Dahulu kebutuhan pokok manusia hanya terdiri dari makanan, pakaian, dan perumahan, atau yang lebih familiar kita sering sebut dengan pangan, sandang, dan papan. Lalu zaman berubah dan kebutuhan pokok manusia kini bertambah lagi, yakni kebutuhan jaringan (internet).
Manusia hari ini memang terlahir menjadi manusia berkebutuhan khusus. Hampir tak dapat hidup jika kebutuhan khusus tersebut tidak tersedia, atau menjadi alien (terasing) di dunianya sendiri karena ketiadaan kebutuhan khusus tersebut. Kebutuhan khusus itu adalah seluruh perangkat yang berkaitan dengan ketersediaan jaringan internet.
Pernah satu waktu saya mengantar rombongan ke daerah. Waktu tempuh kami saat itu sekitar delapan jam menuju lokasi tujuan. Logika manusia secara umum dengan teori sandang, pangan, dan papan, setibanya kami di lokasi tujuan, seharusnya yang langsung akan dicari adalah makanan (setidaknya camilan), tempat berbaring di penginapan, dan ruang untuk mengganti pakaian.
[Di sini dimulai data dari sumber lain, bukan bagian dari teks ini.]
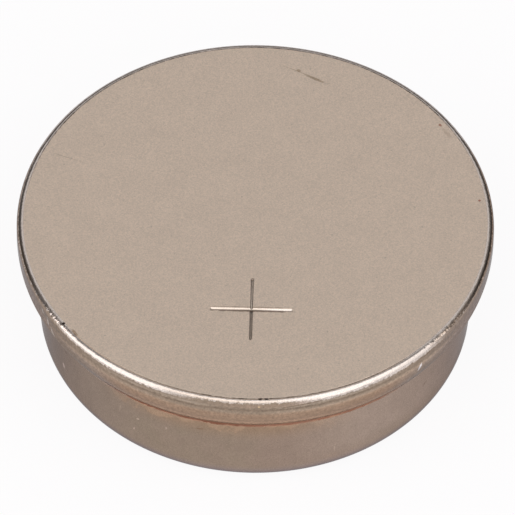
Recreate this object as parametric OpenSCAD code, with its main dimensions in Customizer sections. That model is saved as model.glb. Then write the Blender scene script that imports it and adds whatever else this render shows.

Ternyata tidak, sebagian besar rombongan saat itu justru lebih berburu “colokan” untuk segera mengisi ulang daya baterai telepon seluler (ponsel) mereka yang sudah low atau bahkan sudah empty. Beberapa orang terdengar bertanya, “Ada jaringan ndak?”. Sementara yang lain berucap, “Bagi jaringan dong”. Manusia masa kini, jaringan dahulu, baru sandang, pangan, dan papan.
Mimpi Keadilan
Pengalaman saya bersama rombongan di atas, ternyata hanya laksana dongeng dan mitos buat jutaan anak negeri yang justru hidup semasa dengan kita. Ketidaktersediaan akses internet ternyata menjadi persoalan terbesar kehidupan di banyak tempat di negeri ini, khususnya di daerah yang sering kita sebut 3T (tertinggal, terdepan, dan terluar). Kata Whatsapp, Youtube, Facebook, Instagram, Zoom, apalagi ojol dan mabar, tentulah menjadi istilah asing atau setidaknya sering mereka dengar, namun tak pernah terlihat, terdengar, dan tersentuh.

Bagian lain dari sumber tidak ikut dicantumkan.